Did either blackout seem significant or shocking at the time?
Why did you consider the blackout(s) to be significant or insignificant?
I only lived through the 1977 blackout.
How did the blackout(s) affect you?
I think I explained this in the earlier secion.
What happened to your perception of the blackout(s) when you heard the news about the full scope of the event(s)?
I realized that this could cause people in poor, urban areas to become rowdy and mischevious, mostly out of despair and boredom.
How would you compare the blackout(s) to "normal" power failures you have experienced at other times?
This was much more widespread and for a longer period of time. The blackouts I have since experienced in my life, were never more than 30 minutes to an hour.
What affect, if any, did the blackout(s) have on your opinion of Consolidated Edison Company?
It lowered my opinion of their competency.
If you experienced both the 1965 and 1977 blackouts, please compare them (describe the ways in which they were similar/different):
Only experienced the 1977.
Did the blackout(s) have any larger meaning in your mind?
Did the blackout(s) cause any profound crisis?

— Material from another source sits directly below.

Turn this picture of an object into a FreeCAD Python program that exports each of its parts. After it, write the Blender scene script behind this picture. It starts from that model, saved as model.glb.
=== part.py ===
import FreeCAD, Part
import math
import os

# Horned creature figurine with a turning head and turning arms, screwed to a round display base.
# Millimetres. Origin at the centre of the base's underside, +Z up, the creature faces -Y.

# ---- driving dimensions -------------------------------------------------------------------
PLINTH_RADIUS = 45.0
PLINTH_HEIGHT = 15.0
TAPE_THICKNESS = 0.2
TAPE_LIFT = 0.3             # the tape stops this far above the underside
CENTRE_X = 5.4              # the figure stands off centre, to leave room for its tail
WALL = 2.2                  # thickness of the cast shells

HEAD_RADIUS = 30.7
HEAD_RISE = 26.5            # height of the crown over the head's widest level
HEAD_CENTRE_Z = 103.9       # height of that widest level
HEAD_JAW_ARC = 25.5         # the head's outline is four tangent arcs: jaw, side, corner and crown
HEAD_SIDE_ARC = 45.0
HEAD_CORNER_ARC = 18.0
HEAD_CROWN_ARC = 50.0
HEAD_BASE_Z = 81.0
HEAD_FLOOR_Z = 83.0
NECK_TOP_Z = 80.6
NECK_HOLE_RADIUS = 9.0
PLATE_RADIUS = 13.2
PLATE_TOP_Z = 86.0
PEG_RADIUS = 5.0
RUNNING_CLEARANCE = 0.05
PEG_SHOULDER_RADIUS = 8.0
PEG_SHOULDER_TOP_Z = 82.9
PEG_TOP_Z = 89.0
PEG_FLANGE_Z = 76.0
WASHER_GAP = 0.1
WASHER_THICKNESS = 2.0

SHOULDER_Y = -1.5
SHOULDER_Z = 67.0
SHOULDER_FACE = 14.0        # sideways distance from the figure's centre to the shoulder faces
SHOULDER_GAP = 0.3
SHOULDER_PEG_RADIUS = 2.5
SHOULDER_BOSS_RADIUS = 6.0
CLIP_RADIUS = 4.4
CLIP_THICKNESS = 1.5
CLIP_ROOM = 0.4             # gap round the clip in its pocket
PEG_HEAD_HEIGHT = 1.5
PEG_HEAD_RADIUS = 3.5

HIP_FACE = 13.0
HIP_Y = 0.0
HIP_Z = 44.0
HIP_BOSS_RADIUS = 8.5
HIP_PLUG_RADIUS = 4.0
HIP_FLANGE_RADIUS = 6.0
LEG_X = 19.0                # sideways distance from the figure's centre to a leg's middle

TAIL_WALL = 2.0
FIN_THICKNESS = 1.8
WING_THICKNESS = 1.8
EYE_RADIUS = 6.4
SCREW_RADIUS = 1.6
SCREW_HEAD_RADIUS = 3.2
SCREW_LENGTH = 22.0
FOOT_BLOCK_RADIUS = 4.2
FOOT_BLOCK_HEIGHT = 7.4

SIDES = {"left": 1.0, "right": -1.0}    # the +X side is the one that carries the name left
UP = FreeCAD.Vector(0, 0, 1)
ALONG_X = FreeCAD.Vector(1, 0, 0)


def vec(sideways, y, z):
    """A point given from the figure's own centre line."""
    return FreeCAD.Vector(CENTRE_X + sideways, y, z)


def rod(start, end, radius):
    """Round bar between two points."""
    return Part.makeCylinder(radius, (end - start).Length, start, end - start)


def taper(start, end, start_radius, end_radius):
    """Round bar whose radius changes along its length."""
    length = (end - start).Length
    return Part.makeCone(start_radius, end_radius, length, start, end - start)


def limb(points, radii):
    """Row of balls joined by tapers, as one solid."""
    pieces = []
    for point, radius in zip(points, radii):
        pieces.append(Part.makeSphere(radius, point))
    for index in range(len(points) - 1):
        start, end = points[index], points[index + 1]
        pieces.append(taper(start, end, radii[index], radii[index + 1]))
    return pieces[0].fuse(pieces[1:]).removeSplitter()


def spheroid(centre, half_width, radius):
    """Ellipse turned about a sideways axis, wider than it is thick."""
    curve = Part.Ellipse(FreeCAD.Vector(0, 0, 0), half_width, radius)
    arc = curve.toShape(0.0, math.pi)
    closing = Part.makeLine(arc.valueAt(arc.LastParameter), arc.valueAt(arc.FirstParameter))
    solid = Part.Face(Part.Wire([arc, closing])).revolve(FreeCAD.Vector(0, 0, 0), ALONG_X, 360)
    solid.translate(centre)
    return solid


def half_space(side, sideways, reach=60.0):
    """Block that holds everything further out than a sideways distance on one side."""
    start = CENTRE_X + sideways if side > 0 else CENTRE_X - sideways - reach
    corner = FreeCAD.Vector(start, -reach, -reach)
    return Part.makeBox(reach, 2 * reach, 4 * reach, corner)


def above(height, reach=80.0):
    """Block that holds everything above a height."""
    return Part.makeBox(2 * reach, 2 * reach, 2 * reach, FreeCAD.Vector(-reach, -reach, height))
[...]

How did the blackout(s) affect your daily reliance on electricity?
No effect / same reliance
This is how the story goes: In November of 1965 the lights went out in New York and crime rates temporarily dropped; there were widespread reports of extraordinary cooperation and trust between strangers caught together in the power failure. In July of 1977, little more than a decade later, the lights went out again in New York. This time, a devastating wave of looting and arson broke out. Does this story ring true to you? Explain why or why not:
I can't compare to what occurred in 1965 - I was not yet born.